I first check the cigar as usual by squeezing the foot gently, there’s a nice amount of give in the cigar which shows the roller has done a good job. It doesn’t crack under the squeeze, so it shows the cigar has been kept in a decent humidity and temperature. It also shows that it hasn’t been over packed or under filled. I repeat the gentle squeezing along the body, at the band and head. No hard spots or knots I can feel. I’m pretty sure this will be a good cigar to smoke.
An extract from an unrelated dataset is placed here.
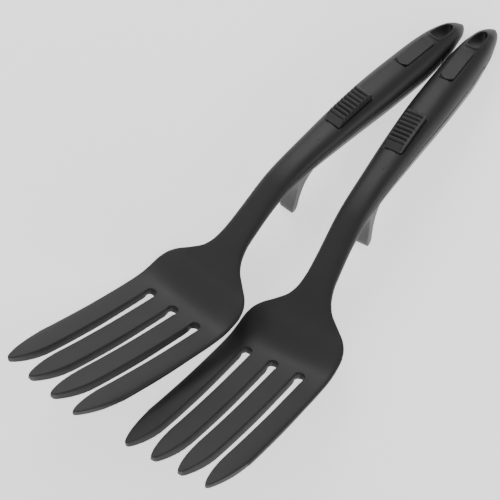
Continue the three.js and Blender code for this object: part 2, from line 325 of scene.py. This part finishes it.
def fork_body():
    body = whole_loft("fork_body")
    cutters = [slot_cutter(row) for row in (-1, 0, 1)]
    cutters += [prism("trim", tip_trim_outline(side), -20, 60) for side in (-1, 1)]
    cutters.append(slab("below_seam", *SHELL, FAR_ASIDE, lambda x: seam(x) + SEAM_GAP, far_below))
    for start, end in POCKETS:
        cutters.append(loft("pocket", start, end, lambda x: half_width(x) - WALL,
                            lambda x: top(x) - WALL, lambda x: seam(x) - OVERRUN,
                            stations=8, sides=16))
    cutters.append(slab("bar_seat", BAR["start"] - GAP, BAR["end"] + GAP, BAR["half"] + GAP,
                        lambda x: seam(x) + BAR["height"] / 2 + GAP, lambda x: seam(x) - 1))
    for seat, gap in ((PAD, GAP), (PLATE, PLATE_GAP)):
        cutters.append(slab("seat", seat["start"] - gap, seat["end"] + gap, seat["half"] + gap,
                            lambda x: top(x) + 5, lambda x: top(x) - seat["sunk"] - gap, steps=12))
    cutters.append(prism("hole", hole_outline(LINER_WALL - LINER_OVERLAP), 30, 110))
    cutters.append(dimple())
    return moulded(combine(body, cutters, "DIFFERENCE"), voxel=0.42, rounding=5, keep=0.35)


def tongue_outline():
    """The hook's side: its back sweeps down in a hollow curve to a thin round tip."""
    tip_x, tip_z = TONGUE_TIP
    root = TONGUE_ROOT
    heel = TONGUE_HEEL
    line = [(root, seam(root) - GAP - 0.5), (heel, seam(heel) - GAP - 0.5), (heel, bottom(heel) + 0.4)]
    line += bezier(line[-1], (207, bottom(207) - 1), (198.5, 46), (193, tip_z + 3), steps=24)
    line += bezier(line[-1], (191.8, tip_z), (tip_x, tip_z), steps=ROUND_STEPS)
    line += bezier(line[-1], (tip_x - 1.6, tip_z + 0.3), (tip_x - 0.9, tip_z + 3), steps=ROUND_STEPS)
    line += bezier(line[-1], (193, 38), (195, 45.5), (root, bottom(root) + 0.8), steps=20)
    return line


def underside_shell():
    shell = whole_loft("underside_shell")
    region = slab("region", SHELL[0] + GAP, SHELL[1] - GAP, FAR_ASIDE,
                  lambda x: seam(x) - SEAM_GAP, far_below)
    combine(shell, [region], "INTERSECT")
    tongue = prism("tongue", tongue_outline(), -TONGUE_HALF, TONGUE_HALF, upright=False)
    combine(shell, [tongue], "UNION")
    seat = slab("bar_seat", BAR["start"] - GAP, BAR["end"] + GAP, BAR["half"] + GAP,
                lambda x: seam(x) + 1, lambda x: seam(x) - BAR["height"] / 2 - GAP)
    combine(shell, [seat], "DIFFERENCE")
    return moulded(shell, voxel=0.36, rounding=6, keep=0.4)


def pad_outline():
    """The thumb pad's side: a smooth ramp, then a row of round ribs."""
    end = PAD["end"]
    height = PAD["height"]
    edge = PAD["edge"]
    line = [(PAD["start"], -PAD["sunk"]), (PAD["start"], PAD["front_height"])]
    line += [(PAD["start"] + 1, PAD["front_height"] + 0.5), (PAD["ramp_end"] - 0.6, height)]
    pitch = (end - edge - PAD["ramp_end"]) / PAD["ribs"]
    for rib in range(PAD["ribs"]):
        for step in range(8):
            share = step / 8
            lift = PAD["rib_height"] * math.sin(math.pi * share) ** 0.7 if share else 0
            line.append((PAD["ramp_end"] + (rib + share) * pitch, height - PAD["rib_sunk"] + lift))
    line += [(end - edge, height), (end, height - edge), (end, -PAD["sunk"])]
    line += [(x, -PAD["sunk"]) for x in np.linspace(end, PAD["start"], 8)[1:-1]]
    return [(x, top(x) + lift) for x, lift in line]


def rounded_front(piece, bow=0.0):
    """A plan outline with rounded corners at the front and, where it is bowed, a curved edge."""
    start, end, half = (piece[key] for key in ("start", "end", "half"))
    corner = piece["corner"]
    line = [(end, half), (start + bow + corner, half)]
    line += bezier(line[-1], (start + bow, half), (start + 0.7 * bow, half - corner), steps=ROUND_STEPS)
    line += bezier(line[-1], (start, half * 0.4), (start, 0), steps=ROUND_STEPS)
    return line + [(x, -y) for x, y in line[-2::-1]]


def thumb_pad():
    pad = prism("thumb_pad", pad_outline(), -PAD["half"], PAD["half"], upright=False)
    combine(pad, [prism("corners", rounded_front(PAD), 50, 90)], "INTERSECT")
    return moulded(pad, voxel=0.22, rounding=3, keep=0.5)


def name_plate():
    plate = prism("name_plate", rounded_front(PLATE, PLATE["bow"]), 60, 90)
    band = slab("band", PLATE["start"] - 1, PLATE["end"] + 1, 9, lambda x: top(x) + PLATE["height"],
                lambda x: top(x) - PLATE["sunk"])
    combine(plate, [band], "INTERSECT")
    return moulded(plate, voxel=0.2, rounding=4, keep=0.4)


def hole_liner():
    liner = prism("hole_liner", hole_outline(LINER_WALL), 30, 110)
    combine(liner, [prism("bore", hole_outline(0), 20, 120)], "DIFFERENCE")
    around = loft("around", HOLE["start"] - 6, HOLE["end"] + 6, half_width,
                  lambda x: top(x) + RIM_HEIGHT, lambda x: bottom(x) - RIM_HEIGHT,
                  stations=40, sides=64)
    combine(liner, [around], "INTERSECT")
    return moulded(liner, voxel=0.2, rounding=4, keep=0.4)


# ---- materials ----
CLOUD_TINT = 0.14
SHEEN_SPREAD = 0.05


def plastic(name, colour, roughness, grain, depth):
    """Moulded plastic: faint cloudiness in the colour, an uneven sheen and a fine skin grain."""
    material = bpy.data.materials.new(name)
    material.use_nodes = True
    nodes = material.node_tree.nodes
    link = material.node_tree.links.new
    shader = nodes["Principled BSDF"]
    shader.inputs["Metallic"].default_value = 0
    shader.inputs["IOR"].default_value = 1.5
    place = nodes.new("ShaderNodeTexCoord")

    clouds = nodes.new("ShaderNodeTexNoise")
    clouds.inputs["Scale"].default_value = 60
    clouds.inputs["Detail"].default_value = 5
    link(place.outputs["Object"], clouds.inputs["Vector"])
    tint = nodes.new("ShaderNodeValToRGB")
    tint.color_ramp.elements[0].position = 0.3
    tint.color_ramp.elements[0].color = (*(c * (1 - CLOUD_TINT) for c in colour), 1)
    tint.color_ramp.elements[1].position = 0.7
    tint.color_ramp.elements[1].color = (*(c * (1 + CLOUD_TINT) for c in colour), 1)
    link(clouds.outputs["Fac"], tint.inputs["Fac"])
    link(tint.outputs["Color"], shader.inputs["Base Color"])

    sheen = nodes.new("ShaderNodeMapRange")
    sheen.inputs["To Min"].default_value = roughness - SHEEN_SPREAD
    sheen.inputs["To Max"].default_value = roughness + SHEEN_SPREAD
    link(clouds.outputs["Fac"], sheen.inputs["Value"])
    link(sheen.outputs["Result"], shader.inputs["Roughness"])

    skin = nodes.new("ShaderNodeTexNoise")
    skin.inputs["Scale"].default_value = grain
    skin.inputs["Detail"].default_value = 3
    link(place.outputs["Object"], skin.inputs["Vector"])
    bump = nodes.new("ShaderNodeBump")
    bump.inputs["Strength"].default_value = 0.35
    bump.inputs["Distance"].default_value = depth * MM
    link(skin.outputs["Fac"], bump.inputs["Height"])
    link(bump.outputs["Normal"], shader.inputs["Normal"])
    return material


def flat_bar_steel():
    """Plain flat bar, drawn along its length."""
    material = bpy.data.materials.new("flat_bar_steel")
    material.use_nodes = True
    nodes = material.node_tree.nodes
    link = material.node_tree.links.new
    shader = nodes["Principled BSDF"]
    shader.inputs["Base Color"].default_value = (0.55, 0.56, 0.57, 1)
    shader.inputs["Metallic"].default_value = 1
    place = nodes.new("ShaderNodeTexCoord")
    stretch = nodes.new("ShaderNodeMapping")
    stretch.inputs["Scale"].default_value = (40, 1500, 1500)
    link(place.outputs["Object"], stretch.inputs["Vector"])
    lines = nodes.new("ShaderNodeTexNoise")
    lines.inputs["Scale"].default_value = 1
    link(stretch.outputs["Vector"], lines.inputs["Vector"])
    sheen = nodes.new("ShaderNodeMapRange")
    sheen.inputs["To Min"].default_value = 0.25
    sheen.inputs["To Max"].default_value = 0.5
    link(lines.outputs["Fac"], sheen.inputs["Value"])
    link(sheen.outputs["Result"], shader.inputs["Roughness"])
    return material


BLACK = plastic("black_nylon", (0.014, 0.014, 0.0145), roughness=0.5, grain=900, depth=0.08)
# The underside shell's lighter grey is painted light: it stands in for the light the pale floor bounces
# up onto the forks' undersides and hooks.
PAINTED_BOUNCE_GREY = plastic("grey_nylon", (0.085, 0.085, 0.087), roughness=0.42, grain=900, depth=0.08)
PAD_SKIN = plastic("pad_rubber", (0.026, 0.026, 0.0265), roughness=0.54, grain=1400, depth=0.1)
STEEL = flat_bar_steel()

PIECES = (
    ("fork_body", fork_body(), BLACK, "black_nylon"),
    # The underside shell gets the grey with painted floor-bounce light.
    ("underside_shell", underside_shell(), PAINTED_BOUNCE_GREY, "grey_nylon"),
    ("thumb_pad", thumb_pad(), PAD_SKIN, "pad_rubber"),
    ("name_plate", name_plate(), BLACK, "black_nylon"),
    ("hole_liner", hole_liner(), BLACK, "black_nylon"),
)


# ---- laying the forks down ----
def turned(side):
    """The turn from the fork's own frame to the row's."""
    turn = Matrix.Rotation(SIDES[side], 4, "Z")
    return turn @ Matrix.Rotation(REST_PITCH, 4, "Y") @ Matrix.Rotation(REST_ROLL, 4, "X")


def laid_down(side, body):
    """The fork's matrix in the row frame: its body's box matches the CAD body's."""
    turn = turned(side)
    points = np.array([v.co for v in body.data.vertices]) @ np.array(turn.to_3x3()).T
    low, high = (np.array(corner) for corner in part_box(f"{side}_fork_body"))
    shift = (low + high) / 2 - (points.min(0) + points.max(0)) / 2
    return Matrix.Translation(Vector(shift)) @ turn


def place_fork(side):
    matrix = laid_down(side, PIECES[0][1])
    for name, pattern, material, slot in PIECES:
        piece = bpy.data.objects.new(f"{side}_{name}_moulding", pattern.data.copy())
        bpy.context.collection.objects.link(piece)
        piece.data.materials.clear()
        piece.data.materials.append(material)
        piece.data.transform(matrix)
        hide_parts(f"{side}_{name}")
        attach(piece, f"{side}_fork")
    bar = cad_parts[f"{side}_core_bar"]
    bar.data.materials.clear()
    bar.data.materials.append(STEEL)


for side in SIDES:
    place_fork(side)
for _, pattern, _, _ in PIECES:
    bpy.data.objects.remove(pattern)


# ---- floor, light and camera ----
FLOOR_HALF = 6
FLOOR_GLOW = 1.1
SKY_GLOW = 0.41
HANDLES = (0.09, 0, 0.05)
MIDDLE = (0, 0, 0.03)
NECKS = (0, 0, 0.04)
# Each light: (name, place, what it faces, size across in metres, watts).
LIGHTS = (
    ("key", (0.38, 0.52, 0.52), HANDLES, 0.4, 2.2),
    ("low_front", (-1.0, -0.9, 0.35), MIDDLE, 0.8, 12),
    ("upper_left", (-0.35, 0.6, 0.6), NECKS, 0.5, 0.7),
    ("near_side", (0.4, -0.62, 0.4), HANDLES, 0.35, 1.3),
)


def white_floor():
    corners = [(x * FLOOR_HALF, y * FLOOR_HALF, 0) for x, y in ((-1, -1), (1, -1), (1, 1), (-1, 1))]
    mesh = bpy.data.meshes.new("floor")
    mesh.from_pydata(corners, [], [(0, 1, 2, 3)])
    floor = bpy.data.objects.new("floor", mesh)
    bpy.context.collection.objects.link(floor)
    material = bpy.data.materials.new("floor_paint")
    material.use_nodes = True
    shader = material.node_tree.nodes["Principled BSDF"]
    shader.inputs["Base Color"].default_value = (0.9, 0.9, 0.9, 1)
    shader.inputs["Roughness"].default_value = 0.9
    shader.inputs["Emission Color"].default_value = (1, 1, 1, 1)
    shader.inputs["Emission Strength"].default_value = FLOOR_GLOW
    floor.data.materials.append(material)


def area_light(name, place, aim, size, watts):
    data = bpy.data.lights.new(name, "AREA")
    data.shape = "DISK"
    data.size = size
    data.energy = watts
    light = bpy.data.objects.new(name, data)
    light.location = place
    light.rotation_euler = (Vector(aim) - Vector(place)).to_track_quat("-Z", "Y").to_euler()
    bpy.context.collection.objects.link(light)


def world_glow(strength):
    world = bpy.data.worlds.new("studio")
    world.use_nodes = True
    glow = world.node_tree.nodes["Background"]
    glow.inputs["Color"].default_value = (1, 1, 1, 1)
    glow.inputs["Strength"].default_value = strength
    bpy.context.scene.world = world


CAMERA_PLACE = (-0.3396, -0.3081, 1.2745)
CAMERA_AXES = ((0.6713, -0.7407, -0.0275), (0.7039, 0.6255, 0.3367))
CAMERA_LENS = 168.46


def camera():
    data = bpy.data.cameras.new("camera")
    data.lens = CAMERA_LENS
    data.sensor_width = 36
    data.clip_end = 20
    cam = bpy.data.objects.new("camera", data)
    right, up = (Vector(axis).normalized() for axis in CAMERA_AXES)
    back = right.cross(up)
    turn = Matrix((right, up, back)).transposed().to_4x4()
    cam.matrix_world = Matrix.Translation(CAMERA_PLACE) @ turn
    bpy.context.collection.objects.link(cam)
    bpy.context.scene.camera = cam


white_floor()
world_glow(SKY_GLOW)
for settings in LIGHTS:
    area_light(*settings)
camera()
The ash is a darkish grey, but just feels solid. I decide to do something a little unconventional for a tasting and that is to try a long ash. Long ashing is something some smokers do to check the construction of the cigar and also as a competition. Our very own Sir Winston Churchill was known to smoke cigars with a long ash and used it to mesmerise his audience as he spoke and waved his lit cigar around as he gesticulated. The audience often became transfixed on this amazing long ash that never fell, even when he moved his cigar hand wildly. Long ashing can become a bit of a chore as you cannot really move, plus you must smoke the cigar vertically. I was very surprised to be able to smoke this big cigar down to the band long ash style, at least 2/3 of the cigar as you can see from the picture. The ash that fell was very solid and shows the quality of the construction.
Apart from a little unevenness at the beginning, the Phoenicia 30 burnt very evenly throughout the smoke. During the long ash phase, I didn’t have to touch up the burn once. I only relit after the ash fell and I had to remove the bands.